The problem with these mountaintop experiences, whether legitimate (like Moses’) or fabricated, is that the transformation does not last. In a few days time, or maybe as early as lunchtime, the glory begins to fade. The mountaintop experience with God, the event we were certain would change our lives forever, turns out to be another fleeting spiritual high. And to hide the lack of genuine transformation, we mask the inglorious truth of our lives behind a veil, a façade of Christian merchandise or busyness, until we can ascend the mountain again and be recharged.

This pursuit of transformation by consuming external experiences creates worship junkies who leap from one mountaintop to another, one spiritual high to another, in search of a glory that will not fade.
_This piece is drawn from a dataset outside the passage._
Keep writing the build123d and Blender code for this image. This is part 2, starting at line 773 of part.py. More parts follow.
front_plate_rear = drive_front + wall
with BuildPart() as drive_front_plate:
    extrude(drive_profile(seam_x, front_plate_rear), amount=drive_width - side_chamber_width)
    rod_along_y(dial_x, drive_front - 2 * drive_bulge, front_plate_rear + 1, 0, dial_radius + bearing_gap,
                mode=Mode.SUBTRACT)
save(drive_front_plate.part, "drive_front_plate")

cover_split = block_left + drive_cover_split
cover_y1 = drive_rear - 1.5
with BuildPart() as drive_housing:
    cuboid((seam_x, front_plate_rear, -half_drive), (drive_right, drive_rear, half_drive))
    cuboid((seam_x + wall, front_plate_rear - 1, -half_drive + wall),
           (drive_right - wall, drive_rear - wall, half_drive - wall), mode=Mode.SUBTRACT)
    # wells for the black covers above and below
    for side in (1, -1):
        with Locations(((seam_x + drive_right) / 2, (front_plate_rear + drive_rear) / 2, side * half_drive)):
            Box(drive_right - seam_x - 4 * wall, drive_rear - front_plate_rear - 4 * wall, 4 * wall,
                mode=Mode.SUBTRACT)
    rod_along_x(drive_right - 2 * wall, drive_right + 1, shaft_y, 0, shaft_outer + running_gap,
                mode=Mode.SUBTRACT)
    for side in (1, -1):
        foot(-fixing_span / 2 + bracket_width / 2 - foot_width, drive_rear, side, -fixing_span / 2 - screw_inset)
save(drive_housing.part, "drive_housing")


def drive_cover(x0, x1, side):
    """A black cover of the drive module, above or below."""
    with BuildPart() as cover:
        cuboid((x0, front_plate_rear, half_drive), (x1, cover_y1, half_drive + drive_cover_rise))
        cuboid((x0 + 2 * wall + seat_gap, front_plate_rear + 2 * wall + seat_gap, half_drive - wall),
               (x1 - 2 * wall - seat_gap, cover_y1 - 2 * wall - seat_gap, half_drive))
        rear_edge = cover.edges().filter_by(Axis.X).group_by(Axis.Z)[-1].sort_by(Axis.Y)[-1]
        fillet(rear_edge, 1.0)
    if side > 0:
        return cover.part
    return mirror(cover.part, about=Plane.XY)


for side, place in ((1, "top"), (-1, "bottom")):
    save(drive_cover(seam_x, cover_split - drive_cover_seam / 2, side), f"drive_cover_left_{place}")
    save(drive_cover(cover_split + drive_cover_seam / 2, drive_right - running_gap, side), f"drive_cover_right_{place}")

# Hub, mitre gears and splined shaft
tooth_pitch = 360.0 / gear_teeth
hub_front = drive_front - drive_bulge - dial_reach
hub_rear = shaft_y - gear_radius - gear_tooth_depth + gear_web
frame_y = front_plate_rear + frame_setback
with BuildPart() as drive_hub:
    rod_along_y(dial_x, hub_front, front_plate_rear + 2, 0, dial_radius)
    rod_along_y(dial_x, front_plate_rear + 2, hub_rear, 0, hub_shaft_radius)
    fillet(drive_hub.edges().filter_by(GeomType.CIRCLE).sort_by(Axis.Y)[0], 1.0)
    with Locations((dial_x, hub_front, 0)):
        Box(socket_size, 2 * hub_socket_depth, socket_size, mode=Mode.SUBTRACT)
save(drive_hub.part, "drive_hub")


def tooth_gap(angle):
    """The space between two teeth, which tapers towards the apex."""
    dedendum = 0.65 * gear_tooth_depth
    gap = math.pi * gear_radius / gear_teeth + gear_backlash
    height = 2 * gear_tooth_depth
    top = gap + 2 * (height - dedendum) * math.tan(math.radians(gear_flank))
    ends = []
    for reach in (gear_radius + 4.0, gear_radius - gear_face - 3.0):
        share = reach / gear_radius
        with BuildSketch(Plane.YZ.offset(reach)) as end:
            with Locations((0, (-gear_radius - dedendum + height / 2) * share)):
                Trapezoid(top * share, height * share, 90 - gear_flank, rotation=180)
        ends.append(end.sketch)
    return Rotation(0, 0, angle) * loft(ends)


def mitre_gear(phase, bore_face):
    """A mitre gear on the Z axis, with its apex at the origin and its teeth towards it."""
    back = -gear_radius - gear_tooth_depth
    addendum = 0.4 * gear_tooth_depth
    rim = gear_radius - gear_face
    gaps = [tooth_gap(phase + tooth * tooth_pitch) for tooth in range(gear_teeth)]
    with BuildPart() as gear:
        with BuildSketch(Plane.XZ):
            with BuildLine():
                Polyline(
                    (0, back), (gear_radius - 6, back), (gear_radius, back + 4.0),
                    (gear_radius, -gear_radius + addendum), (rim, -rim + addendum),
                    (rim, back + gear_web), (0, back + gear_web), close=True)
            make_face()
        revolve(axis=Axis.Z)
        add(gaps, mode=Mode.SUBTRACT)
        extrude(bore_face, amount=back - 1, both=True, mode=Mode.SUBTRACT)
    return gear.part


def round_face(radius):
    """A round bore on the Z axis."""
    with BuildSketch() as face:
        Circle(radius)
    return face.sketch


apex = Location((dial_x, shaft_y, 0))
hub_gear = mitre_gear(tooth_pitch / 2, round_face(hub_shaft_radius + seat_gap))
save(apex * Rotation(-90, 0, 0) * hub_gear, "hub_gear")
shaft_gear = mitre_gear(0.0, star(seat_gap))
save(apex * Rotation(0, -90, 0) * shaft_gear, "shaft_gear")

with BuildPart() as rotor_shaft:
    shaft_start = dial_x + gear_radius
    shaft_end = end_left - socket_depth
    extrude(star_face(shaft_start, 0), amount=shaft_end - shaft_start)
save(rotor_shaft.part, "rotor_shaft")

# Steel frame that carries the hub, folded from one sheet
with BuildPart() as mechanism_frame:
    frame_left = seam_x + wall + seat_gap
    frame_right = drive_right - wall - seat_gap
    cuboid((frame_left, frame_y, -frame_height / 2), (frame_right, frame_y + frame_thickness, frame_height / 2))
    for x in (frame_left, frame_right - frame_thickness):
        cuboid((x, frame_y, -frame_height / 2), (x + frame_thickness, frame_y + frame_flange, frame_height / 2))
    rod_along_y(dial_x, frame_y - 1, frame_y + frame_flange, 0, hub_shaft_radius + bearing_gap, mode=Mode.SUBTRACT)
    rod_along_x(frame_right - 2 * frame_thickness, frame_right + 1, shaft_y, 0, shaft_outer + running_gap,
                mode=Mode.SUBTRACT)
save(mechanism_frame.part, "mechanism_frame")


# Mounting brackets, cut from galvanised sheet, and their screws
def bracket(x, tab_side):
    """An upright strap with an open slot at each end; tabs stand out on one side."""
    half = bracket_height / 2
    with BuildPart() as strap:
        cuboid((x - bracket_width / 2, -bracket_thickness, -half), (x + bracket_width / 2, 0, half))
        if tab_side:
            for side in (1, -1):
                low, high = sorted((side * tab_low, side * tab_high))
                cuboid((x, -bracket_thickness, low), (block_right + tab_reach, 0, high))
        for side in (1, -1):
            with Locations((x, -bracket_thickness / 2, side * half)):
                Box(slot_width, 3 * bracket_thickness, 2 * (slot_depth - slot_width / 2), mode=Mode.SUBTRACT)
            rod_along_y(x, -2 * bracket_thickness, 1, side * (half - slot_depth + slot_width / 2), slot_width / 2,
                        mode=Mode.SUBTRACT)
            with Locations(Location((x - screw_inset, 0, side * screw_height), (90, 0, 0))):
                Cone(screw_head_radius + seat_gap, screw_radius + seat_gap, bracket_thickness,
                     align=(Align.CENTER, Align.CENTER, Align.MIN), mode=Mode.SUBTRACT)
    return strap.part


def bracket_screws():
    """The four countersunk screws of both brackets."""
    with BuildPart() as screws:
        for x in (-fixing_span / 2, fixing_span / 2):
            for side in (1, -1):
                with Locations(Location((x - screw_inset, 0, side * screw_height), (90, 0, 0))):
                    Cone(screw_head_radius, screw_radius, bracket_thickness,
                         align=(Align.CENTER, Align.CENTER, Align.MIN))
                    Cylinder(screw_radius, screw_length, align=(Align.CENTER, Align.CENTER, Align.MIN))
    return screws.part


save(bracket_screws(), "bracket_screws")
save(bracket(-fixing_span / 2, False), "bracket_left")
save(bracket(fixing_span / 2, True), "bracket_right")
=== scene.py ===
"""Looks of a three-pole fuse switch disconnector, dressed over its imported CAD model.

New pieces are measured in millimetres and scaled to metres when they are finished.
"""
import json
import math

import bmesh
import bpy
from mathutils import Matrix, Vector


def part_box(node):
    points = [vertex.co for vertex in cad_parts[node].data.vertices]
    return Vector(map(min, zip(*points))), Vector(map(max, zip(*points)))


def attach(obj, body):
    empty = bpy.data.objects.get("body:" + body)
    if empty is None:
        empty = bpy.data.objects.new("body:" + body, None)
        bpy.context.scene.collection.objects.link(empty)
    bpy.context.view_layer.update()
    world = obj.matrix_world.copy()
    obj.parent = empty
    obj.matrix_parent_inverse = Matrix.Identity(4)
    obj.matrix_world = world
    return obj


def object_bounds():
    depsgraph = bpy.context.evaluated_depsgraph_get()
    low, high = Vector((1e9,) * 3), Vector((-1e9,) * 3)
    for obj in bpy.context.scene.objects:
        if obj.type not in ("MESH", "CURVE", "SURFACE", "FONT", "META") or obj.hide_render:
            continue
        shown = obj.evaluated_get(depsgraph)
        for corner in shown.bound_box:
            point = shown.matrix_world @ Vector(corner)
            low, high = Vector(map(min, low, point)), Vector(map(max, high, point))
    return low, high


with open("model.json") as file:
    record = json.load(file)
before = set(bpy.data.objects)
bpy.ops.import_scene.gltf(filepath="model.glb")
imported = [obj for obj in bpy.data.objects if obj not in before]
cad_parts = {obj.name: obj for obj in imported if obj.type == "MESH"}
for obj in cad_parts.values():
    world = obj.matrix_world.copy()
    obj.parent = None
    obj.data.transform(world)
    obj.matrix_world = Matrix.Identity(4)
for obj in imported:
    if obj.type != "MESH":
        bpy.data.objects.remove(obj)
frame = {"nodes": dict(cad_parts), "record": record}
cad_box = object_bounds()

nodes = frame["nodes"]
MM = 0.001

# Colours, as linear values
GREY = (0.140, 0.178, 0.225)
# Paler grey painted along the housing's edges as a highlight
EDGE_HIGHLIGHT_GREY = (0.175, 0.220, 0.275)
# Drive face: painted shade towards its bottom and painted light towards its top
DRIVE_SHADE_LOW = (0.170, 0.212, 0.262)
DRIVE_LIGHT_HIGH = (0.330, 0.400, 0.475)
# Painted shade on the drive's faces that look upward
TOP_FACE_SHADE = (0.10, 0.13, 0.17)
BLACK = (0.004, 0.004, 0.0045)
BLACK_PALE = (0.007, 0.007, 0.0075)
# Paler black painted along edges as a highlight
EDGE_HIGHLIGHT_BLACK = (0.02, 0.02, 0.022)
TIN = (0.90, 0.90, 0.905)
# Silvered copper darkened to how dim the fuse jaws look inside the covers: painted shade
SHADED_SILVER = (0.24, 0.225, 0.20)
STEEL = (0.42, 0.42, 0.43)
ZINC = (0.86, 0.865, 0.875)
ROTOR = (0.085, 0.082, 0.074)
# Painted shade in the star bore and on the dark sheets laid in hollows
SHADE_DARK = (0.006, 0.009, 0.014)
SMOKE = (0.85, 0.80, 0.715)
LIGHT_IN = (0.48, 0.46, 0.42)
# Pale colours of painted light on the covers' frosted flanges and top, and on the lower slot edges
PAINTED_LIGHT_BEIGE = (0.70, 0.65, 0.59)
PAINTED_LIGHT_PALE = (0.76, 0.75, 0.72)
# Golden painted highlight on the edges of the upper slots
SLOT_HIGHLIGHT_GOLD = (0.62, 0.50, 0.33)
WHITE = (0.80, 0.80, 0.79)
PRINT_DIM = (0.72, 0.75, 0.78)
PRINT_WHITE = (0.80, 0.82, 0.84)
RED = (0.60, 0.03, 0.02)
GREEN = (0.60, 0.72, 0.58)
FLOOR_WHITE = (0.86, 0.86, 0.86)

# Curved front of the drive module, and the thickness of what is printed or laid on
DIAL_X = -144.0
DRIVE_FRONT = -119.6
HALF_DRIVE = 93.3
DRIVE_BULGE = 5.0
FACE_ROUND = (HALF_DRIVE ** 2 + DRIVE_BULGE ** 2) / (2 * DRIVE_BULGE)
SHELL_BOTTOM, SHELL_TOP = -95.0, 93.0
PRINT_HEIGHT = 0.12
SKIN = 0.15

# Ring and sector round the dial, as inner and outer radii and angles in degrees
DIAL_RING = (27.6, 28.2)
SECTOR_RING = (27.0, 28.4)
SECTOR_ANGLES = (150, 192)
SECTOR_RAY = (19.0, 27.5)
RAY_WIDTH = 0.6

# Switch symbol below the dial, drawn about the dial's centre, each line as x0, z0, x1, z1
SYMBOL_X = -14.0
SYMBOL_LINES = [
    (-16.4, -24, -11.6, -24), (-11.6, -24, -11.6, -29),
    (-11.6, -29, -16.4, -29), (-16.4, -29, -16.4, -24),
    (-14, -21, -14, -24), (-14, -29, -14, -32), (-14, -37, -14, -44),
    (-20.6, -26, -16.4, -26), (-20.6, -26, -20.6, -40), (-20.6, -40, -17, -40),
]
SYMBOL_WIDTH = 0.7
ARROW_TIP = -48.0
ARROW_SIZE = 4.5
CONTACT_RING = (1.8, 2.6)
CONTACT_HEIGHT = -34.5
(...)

As one church member interviewed for the University of Washington study said, “God’s love becomes … such a drug that you can’t wait to come get your next hit. … You can’t wait to get involved to get the high from God.” In response, churches are driven to create ever-grander experiences and more elaborate productions to satisfy expectations. But if lasting transformation is our goal, mountaintops–even God-ordained ones–will never suffice.

The New Testament emphasizes a different model of transformation. Rather than seeking external experiences, Jesus and his Apostles speak of an internal communion with God through the presence of the Holy Spirit. Contrasting the fading glory that Moses experienced on Sinai, the Apostle Paul says that we are being transformed “from one degree of glory to another,” and that this comes from the Spirit. This transformation is not from the outside working in, but from the inside working out. To encounter the glory of God no longer requires ascending a mountain, but learning to embrace a divine mystery-”Christ in you, the hope of glory.”

Why then are we so tempted to abandon the new covenant, inside-out model of transformation for the inferior old covenant, outside-in strategy? The reason is simple–an internal communion with God through the Spirit cannot be packaged, commoditized, and marketed to religious consumers. It is far easier for us to create mountains than shepherd people toward the inner life of divine communion.

The problem, of course, is not our gatherings, but what we expect from them. If we have an ongoing, internal communion with Christ, then our gatherings will be where we reveal the continual worship that marks our lives. However, if we have no real communion with Christ through his Spirit, we will come to worship seeking a transient dose of glory to carry us along, and we will demand these external events to permanently transform us–something God never intended them to do. We may draw people to our mountaintops with promises of transformation and a genuine encounter with God, but we must ask whether they leave these experiences radiating the unfading glory of the Lord, or merely sprouting the horns of consumerism.